Texts – Selections from the Book of Job and Mark 10: 35-45

Pastor Phil
Pastor Phil

We’re going to start this morning with one minute of some pretty tough comments from women who have experienced domestic violence. These women are from the Baraboo area and Hope House of South Central Wisconsin has worked with them to turn them from victims into survivors.

They are going to help set the stage today for a few reflections on the story of Job – someone who felt abandoned by God – and on the story of some of Jesus’ followers who thought power mattered more than service. And we’re going to consider how we as 21st century followers of Jesus can make a difference in the lives of others by speaking up and reaching out.

But first, the voices of four brave women.

(I played the first 1:22 of this video)

Love shouldn't hurtI don’t know anything about how these women view God or the church or those of us who are followers of Jesus. But I do know that victims of domestic violence – both women and men as well as children – often feel isolated, abandoned by family and friends who are uncomfortable or afraid of the topic, trapped by religious traditions that stress male dominance and the indissolubility of marriage and feel forgotten by God.

Job knew that feeling.

The story of Job is one of the literary classics in the Bible. It is a story that tries to sort out why bad things happen to good people. It is a story that tries to make sense out of suffering. It is a story that concludes with an epic confrontation between Job and God. It is a story that captures the isolation, the misunderstanding, the feelings of abandonment that are part of the life of someone feeling trapped in a violent relationship.

Job’s friends and his wife are convinced that it is Job’s sin that has led to his misfortunes. That has a familiar ring to people trapped in violent and abusive relationships. “Why did you make him mad?” friends ask. “Why don’t you just leave?”

And inside the relationship, the abuser often threatens even greater harm if the victim tells anyone about what is happening. And if the victim decides to leave, that is the time of highest risk for being killed.

As Job said of God, “If I go forward, he is not there; or backward, I cannot perceive him; on the left he hides, and I cannot behold him; I turn to the right, but I cannot see him…If only I could vanish in darkness and thick darkness would cover my face!”

Can you imagine the women in the video saying that?

Let’s note that while women are more frequently the victims in those relationships, men are also victims of violence in relationships. One in five women are victims of severe physical violence from an intimate partner in their lifetime compared to one in seven men. (From the National Coalition Against Domestic Violence.)

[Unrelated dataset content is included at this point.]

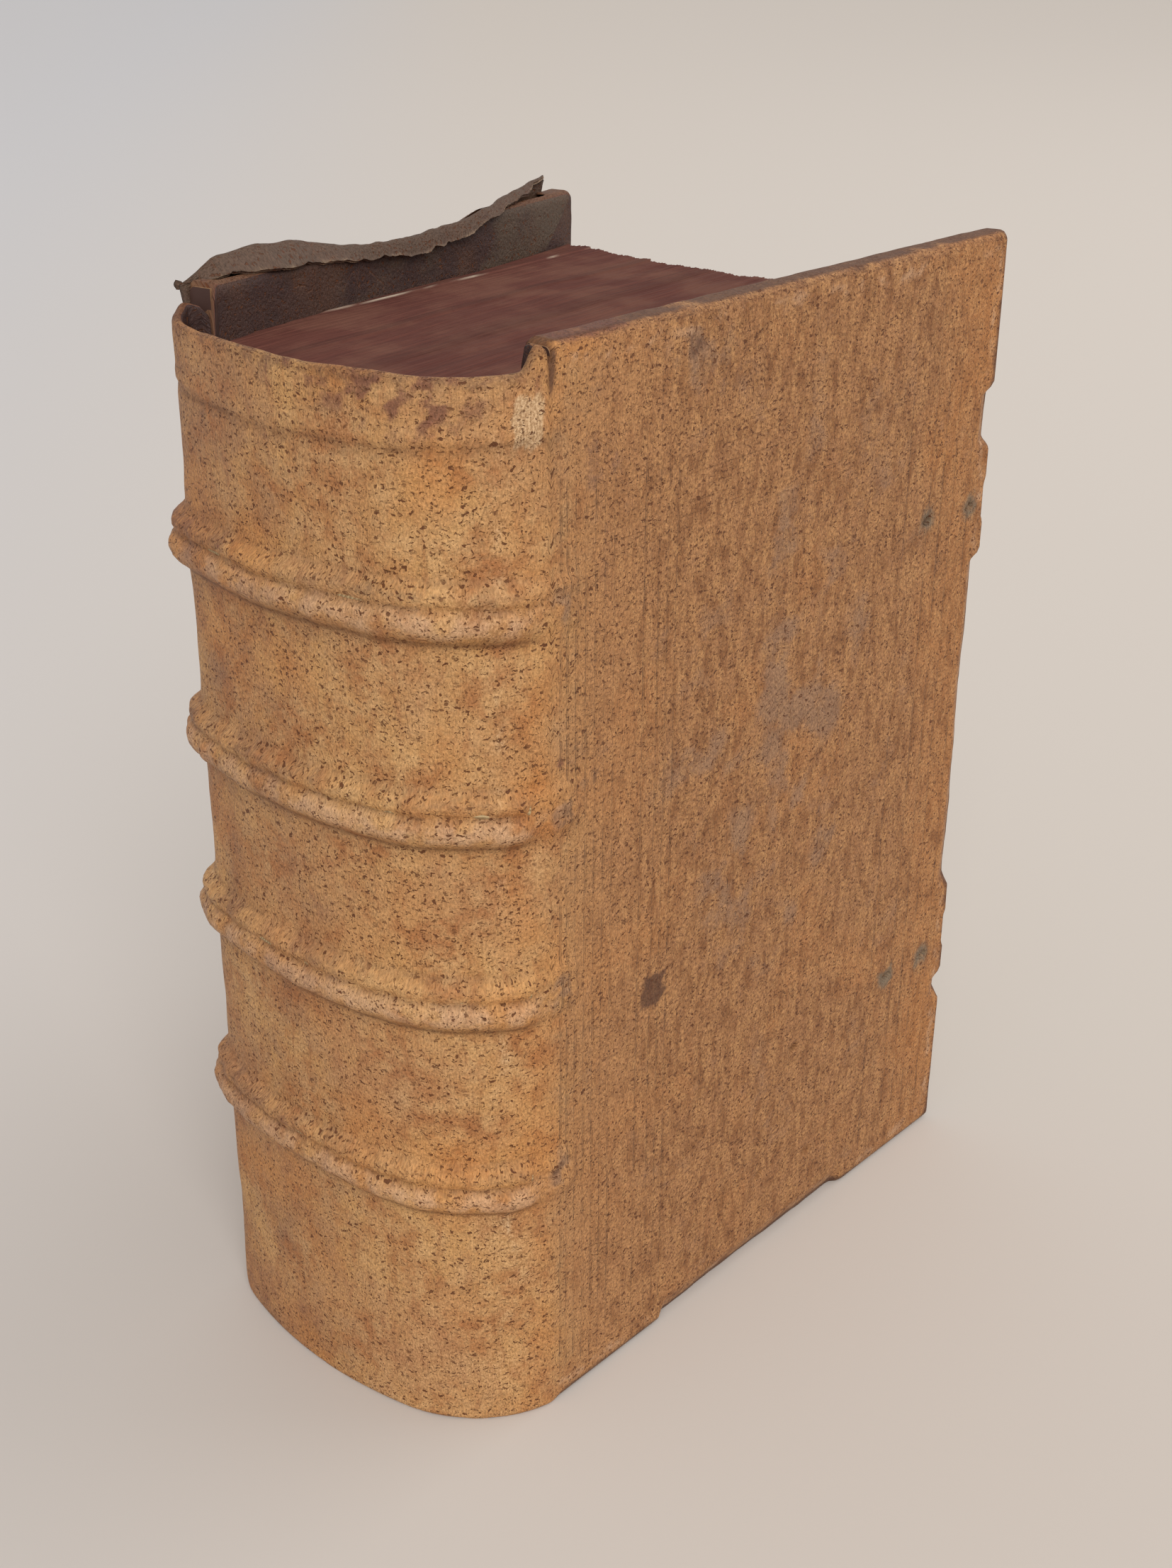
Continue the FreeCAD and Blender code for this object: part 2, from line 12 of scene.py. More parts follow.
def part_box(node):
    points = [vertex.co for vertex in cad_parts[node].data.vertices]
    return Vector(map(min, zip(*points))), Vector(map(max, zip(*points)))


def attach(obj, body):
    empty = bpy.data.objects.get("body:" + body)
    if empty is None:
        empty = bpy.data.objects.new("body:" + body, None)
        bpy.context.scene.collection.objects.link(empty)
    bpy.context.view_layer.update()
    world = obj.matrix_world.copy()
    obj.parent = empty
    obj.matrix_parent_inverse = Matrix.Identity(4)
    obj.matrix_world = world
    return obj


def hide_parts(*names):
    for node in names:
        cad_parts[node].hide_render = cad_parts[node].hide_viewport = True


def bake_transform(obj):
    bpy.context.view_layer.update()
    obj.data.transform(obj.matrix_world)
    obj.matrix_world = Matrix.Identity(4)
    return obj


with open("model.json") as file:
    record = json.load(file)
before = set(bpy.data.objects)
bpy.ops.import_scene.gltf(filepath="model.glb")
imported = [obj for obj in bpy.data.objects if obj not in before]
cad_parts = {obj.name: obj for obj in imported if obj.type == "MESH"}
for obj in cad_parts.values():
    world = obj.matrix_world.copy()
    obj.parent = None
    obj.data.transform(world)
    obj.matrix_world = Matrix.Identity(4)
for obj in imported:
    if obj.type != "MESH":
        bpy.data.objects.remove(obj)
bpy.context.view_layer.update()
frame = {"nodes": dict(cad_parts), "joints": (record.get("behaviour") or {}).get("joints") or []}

# Sizes in millimetres, in each cover's own frame: X from the joint to the fore-edge,
# Y inwards from the outer face, Z up from the tail.
MM = 0.001
SPLAY = 11.0
CROWN_Y = 42.0
CROWN_RADIUS = 95.0
SHOULDER_RADIUS = {"front": 28.0, "back": 16.0}
LEATHER = 1.0
BEVEL_WIDTH, BEVEL_DEPTH, BEVEL_STOP = 5.3, 2.6, 4.0
CORNER_LAND_TAIL, CORNER_LAND_HEAD = 32.0, 29.0
TAIL_LAND_JOINT, TAIL_LAND_FORE = 31.0, 35.0
CLASPS = (52.5, 154.9)
CLASP_LAND = 19.0
RECESS_WIDTH, RECESS_DEPTH, RECESS_SLOPE = 7.0, 1.8, 2.8
PIN_HOLES = ((22.5, 155.0), (6.6, 154.6), (24.6, 49.6), (10.0, 49.0))
WORMHOLES = ((75.0, 47.0), (82.5, 17.6), (64.7, 20.0))
BANDS = (55.0, 94.0, 130.0, 167.0)
TURN_IN = 16.0
RIM_DROP = 4.5
CREASE_DROP = 15.5
# How far the raised bands stand over the crown of the spine
BAND_RISE = 3.0
# Radii of the rounded edges along X, Y and Z, and of the corners at the tail and the head
EDGE_RADII = (1.4, 1.7, 2.2)
CORNER_TAIL, CORNER_HEAD = 4.0, 3.4
# Thickness of the leather where it is turned over at the ends of the spine
TURNED_EDGE = 1.9
TEXT_HEAD, TEXT_TAIL = 200.0, 0.8

# The leather torn from the head of the back board and standing over its edge: share along
# the edge, how far below the head it starts, where it turns, and its tip, both as distance
# inwards and above the board.
FLAP_START, FLAP_END, FLAP_LEATHER = 0.6, 113.2, 1.1
FLAP = ((0.0, 3.0, (-1.0, -0.4), (-1.2, -1.8)), (0.05, 3.0, (0.8, 4.4), (5.2, 0.6)),
        (0.14, 3.0, (1.8, 5.8), (7.0, 0.0)), (0.24, 3.4, (2.6, 4.6), (7.4, -1.0)),
        (0.34, 5.6, (4.4, 2.0), (7.6, -1.8)), (0.44, 6.4, (6.6, 0.9), (7.9, -3.0)),
        (0.55, 6.4, (6.9, 0.9), (8.3, -4.2)), (0.70, 6.0, (6.4, 1.3), (8.0, -2.8)),
        (0.78, 4.8, (5.4, 2.0), (7.4, -0.8)), (0.86, 3.6, (3.8, 2.8), (6.6, 0.8)),
        (0.94, 3.0, (2.0, 3.2), (4.6, 1.9)), (1.0, 3.0, (0.9, 3.0), (1.7, 3.2)))
WORN_HEAD = ((0.22, 0.0), (0.32, 1.0), (0.66, 1.0), (0.78, 0.0))
WORN_OUTER_DROP, WORN_INNER_DROP = 3.8, 0.6

joints = {joint["name"]: joint for joint in frame["joints"]}
HINGE = {side: np.array(joints[side + "_cover_hinge"]["pos_m"][:2]) / MM
         for side in ("front", "back")}


def box_mm(node):
    low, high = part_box(node)
    return np.array(low) / MM, np.array(high) / MM


BOARD_HEIGHT = box_mm("front_cover_leather")[1][2]
WIDTH = {"front": box_mm("front_cover_leather")[1][0] - HINGE["front"][0], "back": 121.0}
THICK = box_mm("front_cover_leather")[1][1] - HINGE["front"][1]
CROWN_X = box_mm("spine_leather")[0][0] + BAND_RISE - HINGE["front"][0]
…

As most of you know, I have spent quite a bit of time over the past few years dealing with issues of domestic violence, particularly with the role that faith communities can play in creating safe spaces instead of traps for those victimized by violence and the role that faith communities can play in engaging the wider community in changing the cultural norms around domestic violence.

People at Memorial helped draw me into this issue. Our own Shirley Robbins was one of the voices on the hotline in the early days of what is now Domestic Abuse Intervention Services. Other people here have shared their own stories with me over the years. I have had a chance to work with the advocates at DAIS who are helping people seek safe places and your generosity has enabled Memorial to help them along the way.

It seems to me that we in church communities have a special role in addressing issues of domestic violence.

In far too many churches over the years, abusers would justify their violence by saying that wives were supposed to submit to their husbands. They apparently missed the next verse in the letter to the Colossians that says, “Husbands, love your wives and never treat them harshly.”

The value that churches place on the sanctity of marriage can blind people to the undermining of marriage by violence. Even the Catholic bishops – no slouches when it comes to defending marriage – have said very clearly in a 2002 statement two important things: “As bishops, we condemn the use of the Bible to support abusive behavior in any form…We emphasize that no person is expected to stay in an abusive marriage.”

Churches can trap victims by talking about the imperative of forgiveness and the deeper meaning of suffering in life. Both forgiveness and suffering are important concepts in our lives, but should never be used as concepts that get in the way of seeking safety.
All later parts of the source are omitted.